Прошли дни, все встало на свои места.
– Как хорошо все же, – Инфант обвел взглядом привычный завал в своей отдельной коммуналке. – И колеса автомобильные на месте, и соседки-бабульки на кухне привычно скворчат в своих сковородках и подкармливают на радостях, что вернулись. Обои, конечно, жалко, попорчены они оказались, ну да бог с ними, не в них, обоях, счастье.

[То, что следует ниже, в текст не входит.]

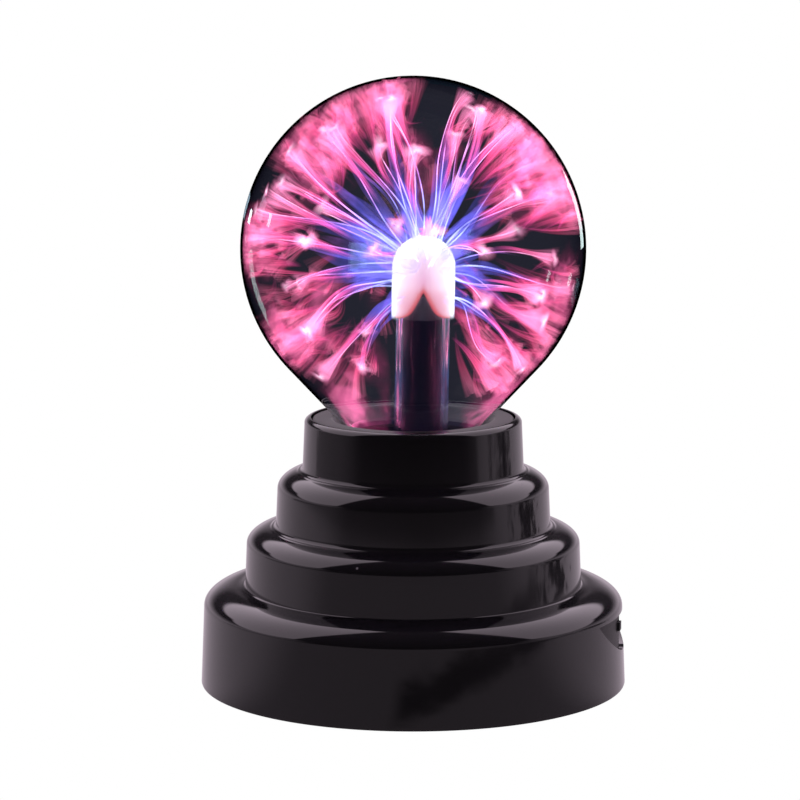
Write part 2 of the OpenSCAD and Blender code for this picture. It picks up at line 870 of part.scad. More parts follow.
module heat_sink_screw() {
    color("silver")
    translate([sink_x, sink_y - tab_t - 1.8, board_top + tab_lift + 12.2])
        rotate([-90, 0, 0])
            screw(1.5, tab_t + sink_t + 1.6, 2.7, 1.8);
}

module film_capacitor() {
    color("goldenrod")
    translate([9, -16, board_top]) {
        translate([0, 0, 0.6]) rounded_block([13, 6, 10.5], 1);
        for (x = [-5, 5])
            translate([x, 0, 0]) cylinder(r = 0.35, h = 0.6, $fn = small_fn);
    }
}

module electrolytic_capacitors() {
    // place across the board, diameter and height of each can
    cans = [[13.5, -4, 8, 11.5], [21.5, 4, 6.3, 11]];
    color("midnightblue")
    for (c = cans)
        translate([c[0], c[1], board_top])
            rotate_extrude($fn = 48)
                polygon([[0, 0.3], [c[2] / 2 - 0.3, 0.3], [c[2] / 2, 0.6],
                    [c[2] / 2, 1.4], [c[2] / 2 - 0.35, 1.9], [c[2] / 2, 2.4],
                    [c[2] / 2, c[3] - 0.4], [c[2] / 2 - 0.5, c[3]], [0, c[3]]]);
}

// Axial part lying along x on bent leads
module axial_part(d, l) {
    lift = d / 2 + 0.5;
    span = l + 4;
    lead_r = 0.3;
    translate([-l / 2, 0, lift]) rotate([0, 90, 0]) cylinder(d = d, h = l, $fn = small_fn);
    translate([-span / 2, 0, lift]) rotate([0, 90, 0])
        cylinder(r = lead_r, h = span, $fn = small_fn);
    for (x = [-1, 1])
        translate([x * (span / 2 - lead_r), 0, 0])
            cylinder(r = lead_r, h = lift, $fn = small_fn);
}

module resistors() {
    color("tan")
    for (i = [0 : 3])
        translate([6, 6 + 3.6 * i, board_top]) axial_part(2.3, 6);
}

module diode() {
    color("#222222")
    translate([-21, 9, board_top]) rotate([0, 0, 90]) axial_part(2.6, 5);
}

// ---------------------------------------------------------------- inlet

module jack_body() {
    color("#141414")
    rotate([0, 0, jack_angle]) difference() {
        union() {
            translate([jack_x0, -jack_w / 2, socket_z - jack_h / 2])
                cube([jack_l, jack_w, jack_h]);
            translate([jack_x1 - 1, 0, socket_z]) rotate([0, 90, 0])
                cylinder(r = jack_nose_r, h = jack_nose_x - jack_x1 + 1, $fn = 48);
        }
        translate([jack_pin_x, 0, socket_z]) rotate([0, 90, 0])
            cylinder(r = jack_bore_d / 2, h = 30, $fn = 48);
    }
}

module jack_pin() {
    tip = 0.3;
    color("silver")
    rotate([0, 0, jack_angle]) translate([jack_pin_x, 0, socket_z]) rotate([0, 90, 0]) {
        cylinder(d = jack_pin_d, h = jack_depth - 1.2, $fn = small_fn);
        translate([0, 0, jack_depth - 1.2])
            cylinder(d1 = jack_pin_d, d2 = jack_pin_d - 2 * tip, h = tip, $fn = small_fn);
    }
}

module jack_terminals() {
    color("gold")
    rotate([0, 0, jack_angle])
        for (y = [-1.8, 1.8])
            translate([jack_x0 - 2.6, y - 0.6, socket_z - 1]) cube([2.6, 1.2, 0.4]);
}

// Point in the frame of a fitting on the side, at an angle from +X
function at_side(angle, x, y, z) =
    [x * cos(angle) - y * sin(angle), x * sin(angle) + y * cos(angle), z];

// Two leads from a pair of terminals up to the underside of the board
module lead_pair(angle, x, y, z, land_x, land_y) {
    for (s = [-1, 1]) {
        start = at_side(angle, x, s * y, z);
        wire(smooth_path([
            start,
            start + [-1.6, 0, 0.3],
            [(start[0] + land_x) / 2, start[1] + (land_y + s - start[1]) * 0.4,
                z + (board_z - z) * 0.3],
            [land_x, land_y + s, board_z - 3],
            [land_x, land_y + s, board_z - 0.1]
        ]), wire_r);
    }
}

module jack_leads() {
    color("firebrick")
        lead_pair(jack_angle, jack_x0 - 2.6, 1.8, socket_z - 0.8, 22.5, 8);
}

// ---------------------------------------------------------------- switch

module switch_case() {
    slot_w = knob_w + switch_travel + 2 * play;
    slot_h = knob_h + 2 * play;
    room_w = carriage_w + switch_travel + 2 * play;
    color("#b9bcc0")
    rotate([0, 0, switch_angle])
    translate([0, switch_travel / 2, socket_z])
    difference() {
        translate([case_x0, -case_w / 2, -case_h / 2]) cube([case_d, case_w, case_h]);
        translate([case_x0 + case_t, -room_w / 2, -case_h / 2 + case_t])
            cube([case_d - 2 * case_t, room_w, case_h - 2 * case_t]);
        translate([case_x1 - case_t - 1, -slot_w / 2, -slot_h / 2])
            cube([case_t + 2, slot_w, slot_h]);
    }
}

// Ribbed knob with its carriage inside the case
module switch_knob() {
    carriage_h = case_h - 2 * case_t - 2 * play;
    end = panel_r + knob_proud;
    rib = 0.3;
    color("#222225")
    rotate([0, 0, switch_angle]) translate([0, 0, socket_z]) {
        translate([carriage_x, -carriage_w / 2, -carriage_h / 2])
            cube([carriage_d, carriage_w, carriage_h]);
        difference() {
            translate([carriage_x, -knob_w / 2, -knob_h / 2])
                cube([end - carriage_x, knob_w, knob_h]);
            for (y = [-0.6, 0, 0.6])
                translate([end - rib, y - 0.12, -knob_h / 2 - 1])
                    cube([rib + 1, 0.24, knob_h + 2]);
        }
    }
}

// Springy bridge that the carriage slides over the terminals
module switch_wiper() {
    gap = carriage_x - case_x0 - case_t - 2 * play;
    color("gold")
    rotate([0, 0, switch_angle]) translate([carriage_x, 0, socket_z]) {
        translate([-0.3, -1.6, -0.8]) cube([0.3, 3.2, 1.6]);
        for (y = [-1, 1])
            translate([-gap, y * 1.35 - 0.25, -0.5]) cube([gap, 0.5, 1]);
    }
}

module switch_terminals() {
    color("gold")
    rotate([0, 0, switch_angle])
        for (y = [0, 3])
            translate([case_x0 - 2.6, y - 0.5, socket_z - 0.2]) cube([2.6, 1, 0.4]);
}

module switch_leads() {
    mid = [case_x0 - 2.6, 0, 0];
    color("gainsboro")
    for (y = [0, 3]) {
        start = at_side(switch_angle, mid[0], y, socket_z);
        land = [22.5, -9 + y, board_z - 0.1];
        wire(smooth_path([
            start,
            start + [-2, 0, 0.2],
            (start + land) / 2 + [0, 0, -1],
            land + [0, 0, -3],
            land
        ]), wire_r);
    }
}

// ---------------------------------------------------------------- batteries

// Middle of each cell across the bay
function cell_x(i) = (i - (cell_count - 1) / 2) * (cell_d + cell_gap);

// +1 where the button points to +Y
function cell_way(i) = i % 2 == 0 ? 1 : -1;

module battery_cell() {
    button_r = 1.9;
    button_l = 0.9;
    l = cell_l - button_l;
    edge = 0.5;
    rotate([-90, 0, 0]) rotate_extrude($fn = 48)
        polygon([[0, 0], [cell_r - edge, 0], [cell_r, edge], [cell_r, l - edge],
            [cell_r - edge, l], [button_r, l], [button_r, cell_l], [0, cell_l]]);
}

// Puts children at the flat end of cell i, with +Y towards its button
module at_cell(i) {
    way = cell_way(i);
    y0 = -way * (bay_l / 2 - fit - contact_t - fit - spring_l);
    translate([cell_x(i), y0, cell_cz]) rotate([0, 0, way > 0 ? 0 : 180]) children();
}

module battery_cells() {
    color("seagreen")
    for (i = [0 : cell_count - 1]) at_cell(i) battery_cell();
}

// Conical springs at the flat ends
module battery_springs() {
    turns = 3;
    steps = 10;
    spring_wire = 0.3;
    pitch_l = spring_l - 2 * spring_wire - fit;
    color("silver")
    for (i = [0 : cell_count - 1]) at_cell(i)
        wire([for (k = [0 : turns * steps])
            let (t = k / (turns * steps), a = 360 * k / steps, r = 1.6 + 1.6 * t)
            [r * cos(a), -spring_wire - fit / 2 - pitch_l * t, r * sin(a)]],
            spring_wire, 6);
}

// One plate across two cells, or a single plate with a solder tab
module contact_plate(x0, x1, y, tab) {
    h = cell_d - 2.5;
    translate([x0 - 3.6, y, cell_cz - h / 2]) cube([x1 - x0 + 7.2, contact_t, h]);
    if (tab)
        translate([(x0 + x1) / 2 - 1.2, y, cell_cz])
            cube([2.4, contact_t, bay_top + bay_wall + 1.5 - cell_cz]);
}

module battery_contacts() {
    back_y = bay_l / 2 - fit - contact_t;
    front_y = -bay_l / 2 + fit;
    last = cell_count - 1;
    color("gainsboro") {
        for (i = [0 : 2 : last - 1])
            contact_plate(cell_x(i), cell_x(i + 1), front_y, false);
        for (i = [1 : 2 : last - 2])
            contact_plate(cell_x(i), cell_x(i + 1), back_y, false);
        contact_plate(cell_x(0), cell_x(0), back_y, true);
        contact_plate(cell_x(last), cell_x(last), back_y, true);
    }
}

module battery_leads() {
    last = cell_count - 1;
    y = bay_l / 2 - fit - contact_t / 2;
    z = bay_top + bay_wall + 1.5;
    color("crimson")
    for (x = [cell_x(0), cell_x(last)])
        wire(smooth_path([
            [x, y, z + 0.05],
            [x, y, z + 0.6],
            [x, y, z + 1.2],
            [x * 0.82, y - 7, board_z - 3],
            [x * 0.8, y - 7.5, board_z - 1.5],
            [x * 0.8, y - 7.5, board_z - 0.1]
        ]), wire_r);
}

// ---------------------------------------------------------------- assembly

globe_glass();
stem_tube();
exhaust_tip();
electrode_liner();
electrode_core();
hv_ferrule();
hv_lead();
globe_cushion();
retaining_ring();
upper_housing();
lower_housing();
side_panel();
base_plate();
battery_door();
rubber_feet();
base_screws();
housing_screws();
circuit_board();
board_screws();
transformer_core();
transformer_bobbin();
primary_winding();
hv_winding();
power_transistor();
heat_sink();
heat_sink_screw();
film_capacitor();
electrolytic_capacitors();
resistors();
diode();
jack_body();
jack_pin();
jack_terminals();
jack_leads();
switch_case();
switch_knob();
switch_wiper();
switch_terminals();
switch_leads();
battery_cells();
battery_springs();
battery_contacts();
battery_leads();
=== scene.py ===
# %% [markdown]
# # A plasma ball
# A plasma ball is a glass globe filled with thin gas, set on a moulded base that
# hides a high-voltage driver. The mechanical frame comes ready made: every node is
# already in place, in metres, standing on z = 0 with the front towards -Y. This file
# adds what the eye sees: gloss plastic, blown glass, and the glowing discharge.

# %% The frame and the libraries
import bpy, bmesh, json, math, random
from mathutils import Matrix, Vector, noise


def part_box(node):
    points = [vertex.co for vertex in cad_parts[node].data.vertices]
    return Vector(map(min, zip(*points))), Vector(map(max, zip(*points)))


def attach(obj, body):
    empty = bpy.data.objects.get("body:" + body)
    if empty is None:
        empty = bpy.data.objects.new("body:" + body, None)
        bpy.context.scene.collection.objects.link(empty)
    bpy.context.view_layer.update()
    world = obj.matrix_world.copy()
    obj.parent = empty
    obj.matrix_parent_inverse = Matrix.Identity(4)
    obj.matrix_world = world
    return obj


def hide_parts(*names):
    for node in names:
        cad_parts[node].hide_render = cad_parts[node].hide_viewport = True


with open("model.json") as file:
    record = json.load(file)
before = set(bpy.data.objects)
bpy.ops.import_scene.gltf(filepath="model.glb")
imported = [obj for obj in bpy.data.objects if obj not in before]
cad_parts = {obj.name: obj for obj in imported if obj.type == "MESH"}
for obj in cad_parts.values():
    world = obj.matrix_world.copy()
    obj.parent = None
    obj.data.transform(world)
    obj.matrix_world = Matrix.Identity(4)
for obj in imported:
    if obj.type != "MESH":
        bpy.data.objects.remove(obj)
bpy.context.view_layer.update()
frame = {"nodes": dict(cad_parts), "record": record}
nodes = frame["nodes"]
scene = bpy.context.scene
MM = 0.001

# %% [markdown]
# ## Measures
# Every place is worked out from the nodes of the frame, so a change to the frame
# moves the looks with it. The globe's centre lies one radius under its top, and the
# stem's axis leans a little, as a stem set by hand in a flame does.

# %% Places on the object
globe_lo, globe_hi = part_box("globe_glass")
globe_r = (globe_hi.x - globe_lo.x) / 2
centre = Vector((0, 0, globe_hi.z - globe_r))
glass_t = 0.4 * MM
neck_r = 15.0 * MM
stem_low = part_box("stem_tube")[0].z
stem_r = 6.3 * MM
liner_lo, liner_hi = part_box("electrode_liner")
stem_axis_x = (liner_lo.x + liner_hi.x) / 2
dome_z = liner_hi.z - stem_r + 1.2 * MM
tip_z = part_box("electrode_core")[1].z
ring_lo, ring_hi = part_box("retaining_ring")
print("globe radius", round(globe_r, 5), "centre", tuple(round(c, 5) for c in centre))

# %% [markdown]
# ## Helpers for nodes
# A material or a geometry tree is a list of nodes and links. `add` makes one node,
# sets its properties, and fills its inputs with numbers or with other nodes'
# outputs, so that a whole pattern reads as a few nested calls.

# %% Node helpers
def add(tree, kind, sockets=None, **props):
    """Adds a node; sockets maps an input's name or number to a value or an output."""
    item = tree.nodes.new(kind)
    for key, value in props.items():
        setattr(item, key, value)
    for key, value in (sockets or {}).items():
        socket = item.inputs[key]
        if isinstance(value, bpy.types.NodeSocket):
            tree.links.new(value, socket)
        else:
            socket.default_value = value
    return item


def calc(tree, operation, a, b=0.0, c=0.0, clamp=False):
    """One step of arithmetic on numbers or outputs."""
    return add(tree, "ShaderNodeMath", {0: a, 1: b, 2: c},
               operation=operation, use_clamp=clamp).outputs[0]


def plus(tree, a, b):
    return calc(tree, "ADD", a, b)


def minus(tree, a, b, clamp=False):
    return calc(tree, "SUBTRACT", a, b, clamp=clamp)


def times(tree, a, b, clamp=False):
    return calc(tree, "MULTIPLY", a, b, clamp=clamp)


def remap(tree, value, low, high, to_low=0.0, to_high=1.0):
    """Takes low..high to to_low..to_high with a smooth curve."""
    return add(tree, "ShaderNodeMapRange",
               {"Value": value, "From Min": low, "From Max": high,
                "To Min": to_low, "To Max": to_high},
               interpolation_type="SMOOTHSTEP").outputs[0]


def blend(tree, factor, first, second):
    """Colour between two colours."""
    return add(tree, "ShaderNodeMix", {0: factor, 6: first, 7: second}, data_type="RGBA").outputs[2]


def ramp(tree, value, stops):
    """Colour ramp with stops as (place, colour)."""
    item = add(tree, "ShaderNodeValToRGB", {0: value})
    elements = item.color_ramp.elements
    while len(elements) < len(stops):
        elements.new(0.5)
    for element, (place, colour) in zip(elements, stops):
        element.position = place
        element.color = (*colour, 1.0)
    return item.outputs[0]


def position(tree):
    """The object's own coordinates."""
    return add(tree, "ShaderNodeTexCoord").outputs["Object"]


def grain(tree, scale, detail=2.0, roughness=0.5, vector=None):
    """Fractal noise on the object's own coordinates, or on others."""
    return add(tree, "ShaderNodeTexNoise",
               {"Vector": vector or position(tree), "Scale": scale, "Detail": detail,
                "Roughness": roughness}).outputs[0]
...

Тут Инфант вздохнул, как вздыхал в старые, добрые времена, и продолжил:
– Как все же хорошо оказаться самим собой, привычным, удобным, знающим все про себя. Без сюрпризов, одним словом. Когда не надо картонки постоянно раскрашивать и вообще никак творчески в рифму изгаляться. Как приятно сознавать, что ты можешь чудить на полную катушку, не отказывая себе ни в чем, не оглядываясь боязливо по сторонам. Что ты можешь жить в согласии со своей неадекватностью. Да и что такое неадекватность, если не обратная сторона скучной, обыденной, сероватой адекватности? Потому что если для одних из корыто наполовину выплеснуто вместе с ребенком, то для других в него наполовину влито без всякого ребенка.
– Это точно, – согласились мы, удовлетворенно кивая, констатируя, что Инфантова мысль успешно восстанавливается после болезни и становится все более и более неразборчивой.

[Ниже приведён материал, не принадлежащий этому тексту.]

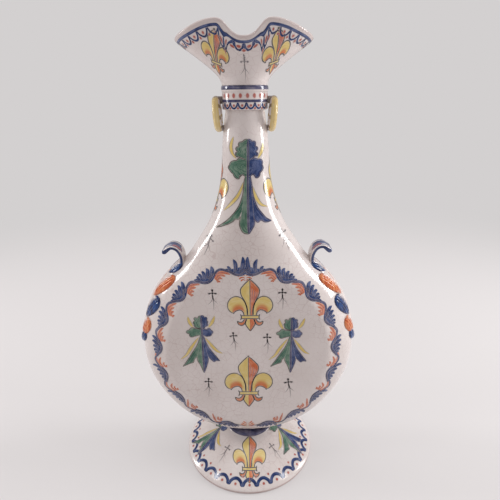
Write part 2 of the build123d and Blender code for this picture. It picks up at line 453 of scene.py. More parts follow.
def glaze_tone_recipe() -> GroupRecipe:
    """White tin glaze: clouding, thin places where the clay tints it (on the mouth's lip also painted shade),
    fine crackle and pinholes.

    Returns:
        The group, with the glaze's colour and height.
    """
    cloud_scale, grain_scale, wear_scale, warp_scale = 22.0, 160.0, 60.0, 95.0
    crackle_scale, patch_scale, speck_scale = 195.0, 30.0, 210.0
    wave_scale, orange_peel_scale = 45.0, 260.0
    cloud_share, grain_share, crackle_share, pinhole_share = 0.62, 0.12, 0.30, 0.35
    orange_peel_height, crackle_depth = 0.10, 0.05
    warp_reach = (4 * MM, 4 * MM, 4 * MM)
    recipe = GroupRecipe(
        "glaze_tone",
        [("Place", "Vector"), ("Thin", "Float"), ("White", "Color"), ("Cloud", "Color"), ("Clay", "Color")],
        [("Color", "Color"), ("Height", "Float")],
    )
    wiring, given = recipe.wiring, recipe.inputs
    place = given["Place"]
    cloud = wiring.ease(wiring.noise(place, cloud_scale, 3.0), 0.35, 0.70)
    grain = wiring.ease(wiring.noise(place, grain_scale), 0.30, 0.75)
    white = wiring.mix(wiring.math("MULTIPLY", cloud, cloud_share), given["White"], given["Cloud"])
    white = wiring.mix(wiring.math("MULTIPLY", grain, grain_share), white, given["Cloud"])
    wear = wiring.ease(wiring.noise(place, wear_scale, 3.0), 0.2, 0.8, 0.55, 1.0)
    white = wiring.mix(wiring.math("MULTIPLY", given["Thin"], wear), white, given["Clay"])
    shift = wiring.texture("Noise", place, warp_scale).outputs["Color"]
    warped = wiring.fed("ShaderNodeVectorMath", shift, warp_reach, place, operation="MULTIPLY_ADD").outputs[0]
    cells = wiring.texture("Voronoi", warped, crackle_scale, feature="DISTANCE_TO_EDGE")
    crackle = wiring.ease(cells.outputs["Distance"], 0.010, 0.045, 1.0, 0.0)
    patches = wiring.ease(wiring.noise(place, patch_scale, 1.0), 0.35, 0.6, 0.25, 1.0)
    crackle = wiring.math("MULTIPLY", crackle, patches)
    specks = wiring.texture("Voronoi", place, speck_scale, feature="F1")
    pinholes = wiring.ease(specks.outputs["Distance"], 0.05, 0.10, 1.0, 0.0)
    pinholes = wiring.math("MULTIPLY", pinholes, pinhole_share)
    lines = wiring.math("ADD", wiring.math("MULTIPLY", crackle, crackle_share), pinholes, clamp=True)
    wiring.feed(recipe.outputs["Color"], wiring.mix(lines, white, given["Clay"]))
    orange_peel = wiring.math("MULTIPLY", wiring.noise(place, orange_peel_scale), orange_peel_height)
    height = wiring.math("ADD", wiring.noise(place, wave_scale), orange_peel)
    height = wiring.math("SUBTRACT", height, wiring.math("MULTIPLY", crackle, crackle_depth))
    wiring.feed(recipe.outputs["Height"], height)
    return recipe


def brushwork_recipe() -> GroupRecipe:
    """Thin colour laid with a loaded brush on the raw glaze: streaks along the stroke, pale soft edges.

    Returns:
        The group, with the colour of the painted glaze.
    """
    along_scale, across_scale, pool_scale = 60.0, 900.0, 190.0
    pool_share, lost_share = 0.30, 0.45
    recipe = GroupRecipe(
        "brushwork",
        [
            ("Stroke", "Vector"), ("Place", "Vector"), ("Wash", "Float"), ("Ground", "Color"),
            ("Thin", "Color"), ("Deep", "Color"), ("Second", "Color"), ("Strength", "Float"),
            ("Streak", "Float"), ("Softness", "Float"),
        ],
        [("Color", "Color")],
    )
    wiring, given = recipe.wiring, recipe.inputs
    along, across, edge = wiring.fed("ShaderNodeSeparateXYZ", given["Stroke"]).outputs
    hairs = [wiring.math("MULTIPLY", along, along_scale), wiring.math("MULTIPLY", across, across_scale)]
    comb = wiring.fed("ShaderNodeCombineXYZ", *hairs).outputs[0]
    streaks = wiring.ease(wiring.noise(comb, 1.0), 0.32, 0.68)
    pools = wiring.ease(wiring.noise(given["Place"], pool_scale), 0.30, 0.72)
    near = wiring.math("MINIMUM", edge, wiring.math("SUBTRACT", 1.0, edge))
    fade = wiring.math("DIVIDE", near, given["Softness"], clamp=True)
    pooled = wiring.math("MULTIPLY", pools, pool_share)
    hue = wiring.math("ADD", wiring.math("MULTIPLY", streaks, given["Streak"]), pooled, clamp=True)
    paint = wiring.mix(hue, given["Deep"], given["Thin"])
    paint = wiring.mix(given["Wash"], paint, given["Second"])
    lost = wiring.math("MULTIPLY", wiring.math("MULTIPLY", streaks, pools), given["Streak"])
    cover = wiring.math("SUBTRACT", given["Strength"], wiring.math("MULTIPLY", lost, lost_share), clamp=True)
    cover = wiring.math("MULTIPLY", cover, fade)
    wiring.feed(recipe.outputs["Color"], wiring.mix(cover, given["Ground"], paint))
    return recipe


@dataclass(frozen=True)
class Pigment:
    """A painted colour, from its thin to its deep tone, and the colour that may be washed over it."""

    thin: Colour3
    deep: Colour3
    second: Colour3
    strength: float = 0.95
    streak: float = 0.6
    softness: float = 0.10


class Paint(Enum):
    """The colours of the painter's palette."""

    COBALT = Pigment(
        tone(36, 80, 144), tone(5, 26, 76), tone(196, 84, 44), strength=1.0, streak=0.45, softness=0.05
    )
    GREEN = Pigment(
        tone(112, 148, 124), tone(36, 84, 68), tone(40, 80, 66), strength=1.0, streak=0.5, softness=0.05
    )
    YELLOW = Pigment(
        tone(226, 206, 140), tone(208, 180, 98), tone(194, 92, 40), strength=1.0, streak=0.4, softness=0.05
    )
    STRAW = Pigment(tone(226, 206, 142), tone(204, 176, 108), tone(84, 62, 58), streak=0.5)
    ORANGE = Pigment(
        tone(222, 142, 90), tone(188, 84, 38), tone(160, 52, 30), strength=1.0, streak=0.5, softness=0.05
    )
    RED = Pigment(tone(180, 84, 62), tone(150, 52, 38), tone(120, 30, 24), softness=0.2)
    OLIVE = Pigment(tone(66, 66, 48), tone(34, 36, 30), tone(30, 30, 40), softness=0.2)
    INK = Pigment(tone(64, 62, 74), tone(36, 34, 46), tone(20, 20, 30), strength=0.85, softness=0.3)
    NAVY = Pigment(tone(14, 30, 100), tone(5, 12, 60), tone(12, 16, 40))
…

– Да и вы, лапули, рядом. И за вино спасибо, что притащили, пополнили оскудевшие запасы.
– Да ладно, ерунда, – махнули мы с Илюхой рукой. – Ты скажи, куда женщина с голой спиной делась?
– А, Алченок-то. Свалила Алченок, когда узнала, что выставка в Париже – это всего лишь пиарный трюк. Что не было ни выставки, ни Парижа, ни Ля Фигаро, ни Ле Помпиду. Но мы с ней все равно в друзьях остались, да и как иначе, особенно после того, что между нами случилось. У нас же с ней физическая близость была. Даже перезваниваться договорились. Хотя, если честно… – Тут Инфант помялся немного. – Понимаете… Как женщина она меня не совсем устроила.
– Что такое? – удивились мы избирательности Инфанта, которой раньше за ним не замечали. – Накручиваться, что ли, не может?
– Да нет, может, – конфиденциально сознался Инфант. – Но только в другую сторону. А мне в другую непривычно, даже больно немного.
– Ну это понятно, – разделили мы с Инфантом его проблему. – Так бывает. Особенно когда ты привык к одной накрутке, а тут тебе раз – и совершенно обратная на голову свалилась.
Мы помолчали, покивали, поотпивали вдоволь, посмотрели друг на друга, по сторонам…
– Да, хорошо, – снова выдохнул Инфант, наливая всем по новой.
И мы выдохнули вслед за ним, соглашаясь, мол, действительно, хорошо.
Потому что снова был поздний вечер, пятница, торопиться было некуда, ночь только разворачивала свою ковровую дорожку – не хуже, чем на ежегодном Каннском кинофестивале. Но мы не спешили на нее вступать, мы вообще никуда не спешили. Мы сидели у Инфанта на какой-то Ямской-Тверской – все было привычно и знакомо, как всегда, и потому действительно хорошо.